- _WRITTEN PROBLEM_
Return exactly and only these lines: the first of the listing through the one containing "studio and camera".

— Begin —

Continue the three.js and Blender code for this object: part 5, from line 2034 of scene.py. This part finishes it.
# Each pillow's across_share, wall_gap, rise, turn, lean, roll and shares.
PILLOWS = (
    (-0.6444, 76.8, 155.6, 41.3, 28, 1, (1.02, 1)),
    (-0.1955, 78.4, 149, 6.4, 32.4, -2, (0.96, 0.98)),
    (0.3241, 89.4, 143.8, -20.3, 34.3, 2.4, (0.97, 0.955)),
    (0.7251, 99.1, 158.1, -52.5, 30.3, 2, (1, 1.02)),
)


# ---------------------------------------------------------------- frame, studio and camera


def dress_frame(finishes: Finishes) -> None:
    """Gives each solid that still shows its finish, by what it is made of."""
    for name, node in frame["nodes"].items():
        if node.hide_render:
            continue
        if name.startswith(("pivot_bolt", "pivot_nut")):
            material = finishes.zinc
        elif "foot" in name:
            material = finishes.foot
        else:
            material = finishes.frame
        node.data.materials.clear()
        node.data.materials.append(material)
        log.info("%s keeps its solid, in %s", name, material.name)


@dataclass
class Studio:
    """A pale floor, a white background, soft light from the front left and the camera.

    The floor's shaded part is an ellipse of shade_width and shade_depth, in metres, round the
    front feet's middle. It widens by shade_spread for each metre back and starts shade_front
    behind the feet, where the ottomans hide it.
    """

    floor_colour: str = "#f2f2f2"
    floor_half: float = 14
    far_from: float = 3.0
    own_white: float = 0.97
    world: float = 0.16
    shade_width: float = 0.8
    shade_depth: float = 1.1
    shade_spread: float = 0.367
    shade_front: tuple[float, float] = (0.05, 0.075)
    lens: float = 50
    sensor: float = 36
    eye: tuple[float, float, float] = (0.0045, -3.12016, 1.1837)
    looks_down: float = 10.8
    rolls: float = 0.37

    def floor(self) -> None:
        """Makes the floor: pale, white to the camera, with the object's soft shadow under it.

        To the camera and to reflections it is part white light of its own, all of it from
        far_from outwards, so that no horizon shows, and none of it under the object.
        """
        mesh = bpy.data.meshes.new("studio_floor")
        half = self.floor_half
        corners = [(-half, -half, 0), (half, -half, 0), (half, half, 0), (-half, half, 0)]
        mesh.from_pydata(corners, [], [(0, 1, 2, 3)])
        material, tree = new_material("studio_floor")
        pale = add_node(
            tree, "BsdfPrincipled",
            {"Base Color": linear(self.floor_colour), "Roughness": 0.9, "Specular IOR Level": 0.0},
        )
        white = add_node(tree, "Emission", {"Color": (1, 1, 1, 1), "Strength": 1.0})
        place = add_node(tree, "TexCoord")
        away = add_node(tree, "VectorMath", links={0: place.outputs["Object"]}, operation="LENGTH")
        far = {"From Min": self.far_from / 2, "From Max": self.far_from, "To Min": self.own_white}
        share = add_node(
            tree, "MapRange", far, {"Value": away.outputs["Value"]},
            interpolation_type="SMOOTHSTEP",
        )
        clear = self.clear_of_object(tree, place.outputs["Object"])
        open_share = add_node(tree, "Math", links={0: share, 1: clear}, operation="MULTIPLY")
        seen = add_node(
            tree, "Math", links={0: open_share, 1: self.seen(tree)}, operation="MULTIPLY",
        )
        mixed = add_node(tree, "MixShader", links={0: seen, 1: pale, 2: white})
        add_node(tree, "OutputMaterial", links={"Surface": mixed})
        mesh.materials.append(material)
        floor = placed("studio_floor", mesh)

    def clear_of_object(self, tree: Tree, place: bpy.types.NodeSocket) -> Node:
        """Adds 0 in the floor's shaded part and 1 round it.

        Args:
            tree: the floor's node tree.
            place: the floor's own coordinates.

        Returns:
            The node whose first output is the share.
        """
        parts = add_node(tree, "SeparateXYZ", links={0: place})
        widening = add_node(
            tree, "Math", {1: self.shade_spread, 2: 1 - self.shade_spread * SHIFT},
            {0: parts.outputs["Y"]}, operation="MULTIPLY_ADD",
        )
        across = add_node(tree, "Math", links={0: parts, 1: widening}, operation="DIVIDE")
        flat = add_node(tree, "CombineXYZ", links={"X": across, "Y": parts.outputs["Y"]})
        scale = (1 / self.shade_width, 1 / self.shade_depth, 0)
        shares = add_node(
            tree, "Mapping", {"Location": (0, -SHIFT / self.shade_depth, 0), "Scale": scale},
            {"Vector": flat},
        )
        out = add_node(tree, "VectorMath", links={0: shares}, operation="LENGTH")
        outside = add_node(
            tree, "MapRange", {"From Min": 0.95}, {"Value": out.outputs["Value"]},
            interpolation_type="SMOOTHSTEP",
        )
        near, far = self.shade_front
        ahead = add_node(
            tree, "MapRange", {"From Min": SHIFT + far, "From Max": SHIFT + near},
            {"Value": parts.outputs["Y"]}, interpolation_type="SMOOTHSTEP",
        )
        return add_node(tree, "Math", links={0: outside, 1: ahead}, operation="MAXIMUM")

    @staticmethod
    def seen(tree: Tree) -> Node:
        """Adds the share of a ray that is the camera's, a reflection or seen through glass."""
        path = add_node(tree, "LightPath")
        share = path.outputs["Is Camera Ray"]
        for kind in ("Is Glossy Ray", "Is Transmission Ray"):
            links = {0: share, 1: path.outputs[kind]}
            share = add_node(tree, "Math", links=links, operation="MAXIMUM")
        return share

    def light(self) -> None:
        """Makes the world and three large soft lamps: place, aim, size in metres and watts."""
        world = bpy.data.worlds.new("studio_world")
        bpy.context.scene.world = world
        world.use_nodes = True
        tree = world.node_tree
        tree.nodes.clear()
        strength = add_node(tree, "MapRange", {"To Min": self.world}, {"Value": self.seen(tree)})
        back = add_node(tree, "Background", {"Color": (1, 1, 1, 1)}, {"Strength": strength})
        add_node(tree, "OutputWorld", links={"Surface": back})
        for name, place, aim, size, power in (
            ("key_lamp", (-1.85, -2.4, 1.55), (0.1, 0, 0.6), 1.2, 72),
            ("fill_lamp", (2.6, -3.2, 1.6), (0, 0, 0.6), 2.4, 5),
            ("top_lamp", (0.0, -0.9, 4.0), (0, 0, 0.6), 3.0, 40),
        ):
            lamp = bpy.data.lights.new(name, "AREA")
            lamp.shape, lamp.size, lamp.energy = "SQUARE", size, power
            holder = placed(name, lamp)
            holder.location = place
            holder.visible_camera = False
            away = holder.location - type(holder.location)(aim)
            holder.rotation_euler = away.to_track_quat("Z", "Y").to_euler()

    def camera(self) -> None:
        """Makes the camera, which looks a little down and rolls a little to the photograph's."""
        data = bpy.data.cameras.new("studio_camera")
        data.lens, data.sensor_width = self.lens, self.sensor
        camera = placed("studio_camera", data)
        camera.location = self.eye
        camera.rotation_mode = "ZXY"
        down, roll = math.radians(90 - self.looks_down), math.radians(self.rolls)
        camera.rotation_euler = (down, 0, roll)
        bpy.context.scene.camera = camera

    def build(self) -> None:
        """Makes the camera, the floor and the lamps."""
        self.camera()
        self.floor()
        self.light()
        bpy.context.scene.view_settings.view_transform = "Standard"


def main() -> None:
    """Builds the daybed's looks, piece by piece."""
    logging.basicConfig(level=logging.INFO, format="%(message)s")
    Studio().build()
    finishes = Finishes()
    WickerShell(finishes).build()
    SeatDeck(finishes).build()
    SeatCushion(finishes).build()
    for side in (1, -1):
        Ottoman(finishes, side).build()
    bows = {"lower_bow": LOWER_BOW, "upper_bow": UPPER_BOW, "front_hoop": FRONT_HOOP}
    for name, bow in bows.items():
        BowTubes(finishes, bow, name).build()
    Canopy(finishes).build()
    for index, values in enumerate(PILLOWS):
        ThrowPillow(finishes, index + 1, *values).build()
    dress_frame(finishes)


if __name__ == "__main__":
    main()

— End —

- _RESPONSE TO THIS TASK_
Continue the three.js and Blender code for this object: part 5, from line 2034 of scene.py. This part finishes it.
# Each pillow's across_share, wall_gap, rise, turn, lean, roll and shares.
PILLOWS = (
    (-0.6444, 76.8, 155.6, 41.3, 28, 1, (1.02, 1)),
    (-0.1955, 78.4, 149, 6.4, 32.4, -2, (0.96, 0.98)),
    (0.3241, 89.4, 143.8, -20.3, 34.3, 2.4, (0.97, 0.955)),
    (0.7251, 99.1, 158.1, -52.5, 30.3, 2, (1, 1.02)),
)


# ---------------------------------------------------------------- frame, studio and camera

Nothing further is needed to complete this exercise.